* WHAT YOU ARE ASKED TO DO: Records follow. Select each line holding "parts".
* BEGIN TASK INPUTS *
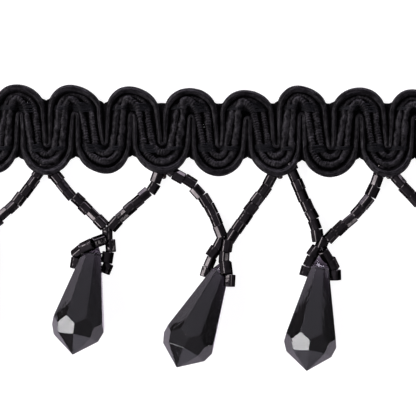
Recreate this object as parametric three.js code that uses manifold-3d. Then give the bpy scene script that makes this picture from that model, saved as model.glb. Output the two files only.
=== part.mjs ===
// A cut length of beaded fringe trim, lying face up.
//
// The heading is a scroll braid: four cords run side by side and swing up and
// down together, and two stitched rows bind them, one under the crests and one
// over the scallops. From every second scallop hangs one end of a string of cut
// beads. Each string comes down, crosses itself, loops round the neck of a
// faceted drop, passes through its cross hole and goes up to the next scallop.
//
// Millimetres. X runs along the trim, Y across it with the heading at +Y, and Z
// up from the surface that it lies on. The origin is the middle of the
// underside. The trim's swings are uneven, so each has its own row below.

import * as THREE from 'three';
import { ConvexGeometry } from 'three/addons/geometries/ConvexGeometry.js';
import { mergeVertices } from 'three/addons/utils/BufferGeometryUtils.js';
import Module from 'manifold-3d';

const wasm = await Module();
wasm.setup();

// ---------------------------------------------------------------- sizes

const CORD_Z = 1.25;             // height of the cords' centre lines
const CREST_DEPTH = 4.6;         // from a crest's outer edge to its arches' feet
const SCALLOP_DEPTH = 5.6;       // the same under a scallop
const LIMB_LEAN = 0.17;          // how far a limb leans over its half height
const CORD_FACES = 6;            // faces round a cord
const SCALLOP_LIFT = 1.2;        // a sewn scallop rides over the first beads
const LIFT_STARTS = 12.6;        // the lift begins here, below the lower row
const LIFT_FULL = 9.9;           // and is complete at the outer cord

const ROW_BACK = { width: 1.4, thick: 0.5 };     // flat back of a bound row
const ROW_POST = { along: 0.3, across: 0.75 };   // stitches down between limbs
const ROW_FRONT = { width: 0.9, thick: 0.25, z: 1.95, inset: 0.06 };   // over the face
const UPPER_ROW = 21.1;          // across position of the upper row
const LOWER_ROW = 13.95;         // and of the lower one

const BEAD = { flats: 1.62, z: 0.83 };           // six-sided cut beads
const THREAD = { radius: 0.14, z: 0.36 };        // beading thread
const THREAD_OVER = 1.27, THREAD_UNDER = 0.67;   // heights where it crosses
const SEW_LINE = 12.85;          // where the thread leaves the lower row

const DROP = {                   // faceted drop, measured from its small end
  sides: 8, length: 21.0, blunt: 0.25,
  neckAt: 2.6, neck: 1.7,        // cross hole and corner radius there
  bulgeAt: 15.0, bulge: 4.68,    // widest corners
  waistAt: 16.0, shoulderAt: 18.0, shoulder: 3.95,
  hole: 0.5, mouth: 2.1,         // mouth: where the thread enters, from the axis
};

// Upper turns of the braid: where along the trim, and the outer edge's place.
const CRESTS = [
  { at: -54.95, edge: 24.73 },
  { at: -44.97, edge: 24.64 },
  { at: -35.05, edge: 25.06 },
  { at: -25.72, edge: 24.98 },
  { at: -15.52, edge: 24.82 },
  { at: -4.50, edge: 24.52 },
  { at: 5.02, edge: 24.16 },
  { at: 14.30, edge: 24.92 },
  { at: 25.08, edge: 24.56 },
  { at: 34.42, edge: 24.20 },
  { at: 44.97, edge: 24.64 },
  { at: 54.95, edge: 24.82 },
];

// Lower turns, and whether beads are sewn under them.
const SCALLOPS = [
  { at: -50.05, edge: 9.33, sewn: true },
  { at: -38.75, edge: 9.55, sewn: false },
  { at: -29.25, edge: 9.22, sewn: true },
  { at: -18.95, edge: 9.46, sewn: false },
  { at: -9.32, edge: 9.50, sewn: true },
  { at: 0.38, edge: 9.06, sewn: false },
  { at: 11.05, edge: 9.02, sewn: true },
  { at: 19.85, edge: 8.86, sewn: false },
  { at: 30.10, edge: 8.92, sewn: true },
  { at: 40.07, edge: 9.24, sewn: false },
  { at: 50.22, edge: 9.07, sewn: true },
];

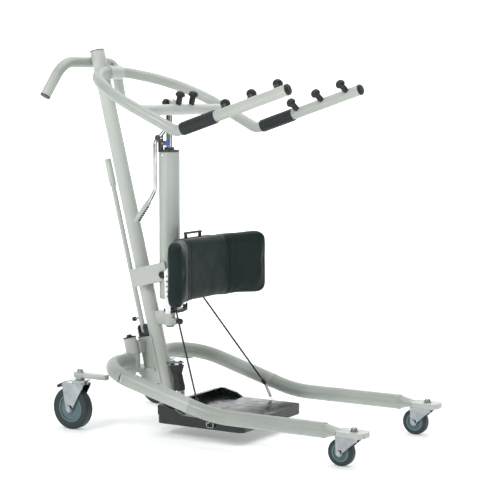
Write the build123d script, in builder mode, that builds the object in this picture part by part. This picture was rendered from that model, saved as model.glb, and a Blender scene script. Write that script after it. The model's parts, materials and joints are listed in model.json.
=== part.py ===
"""Sit to stand lift: a tall leaning mast on two opening legs, a wishbone of lifting arms raised by
a hand-pumped hydraulic ram, a knee pad and a foot plate.

Millimetres. +X is forward, towards the open ends of the legs, +Y is the lift's left, +Z is up.
The origin is on the floor, in the middle of the lift's length and width. The arms are modelled at
their lowest, the legs closed, and the castors trail backwards.
"""

from build123d import *
import math
import os

os.makedirs("parts", exist_ok=True)

# ---- driving dimensions ----
mast_lean = 14.04
mast_r = 22.5
mast_wall = 2.5
mast_foot_x = -210.7
mast_bottom_z = 62.0
mast_top = 1158.0

arm_r = 16.0
arm_wall = 2.5
arm_pivot_x = -430.0
arm_pivot_z = 1059.0
crossbar_x = -175.0
crossbar_z = 948.0
rod_pin_x = -228.0
rod_pin_z = 968.0

pump_x = -228.0
pump_r = 31.5
pump_bottom_z = 380.0
pump_top_z = 821.0
pump_pin_z = 455.0
rod_r = 9.5

leg_pivot_x = -323.0
leg_pivot_y = 66.0
leg_r = 22.2
leg_wall = 2.6
leg_y = 232.0
leg_z = 91.0
leg_tip_x = 559.0
pivot_bolt_r = 8.0
running_gap = 0.08

front_stem_x = 520.0
rear_stem_x = -398.0
rear_stem_y = 226.0
front_wheel_r = 38.0
rear_wheel_r = 63.5
brake_x = -446.0
brake_z = 135.0

plate_rear_x = -164.0
plate_front_x = 133.0
plate_half_y = 170.0
plate_bottom_z = 36.0
plate_top_z = 66.0

pad_bottom_z = 384.0
pad_top_z = 579.0
pad_front_x = -90.0
pad_thickness = 50.0

sides = [("left", 1), ("right", -1)]

lean = math.radians(mast_lean)
forward = (math.cos(lean), 0, math.sin(lean))
upward = (-math.sin(lean), 0, math.cos(lean))
mast_foot = Plane(origin=(mast_foot_x, 0, 0), x_dir=forward, z_dir=upward)


def mast_x(z):
    """The x of the mast's centre line at a height above the floor."""
    return mast_foot_x - math.tan(lean) * z


def keep(builder, label):
    """Names a finished piece and writes it."""
    builder.part.label = label
    export_step(builder.part, f"parts/{label}.step")


# ---- mast ----
with BuildPart() as mast:
    with BuildSketch(mast_foot):
        Circle(mast_r)
        Circle(mast_r - mast_wall, mode=Mode.SUBTRACT)
    extrude(amount=mast_top)
    with BuildSketch(Plane.XY.offset(-30)):
        with Locations((mast_foot_x, 0)):
            Rectangle(160, 80)
    extrude(amount=mast_bottom_z + 30, mode=Mode.SUBTRACT)
keep(mast, "mast")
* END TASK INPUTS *
* THE SOLUTION:
Write the build123d script, in builder mode, that builds the object in this picture part by part. This picture was rendered from that model, saved as model.glb, and a Blender scene script. Write that script after it. The model's parts, materials and joints are listed in model.json.
os.makedirs("parts", exist_ok=True)
    export_step(builder.part, f"parts/{label}.step")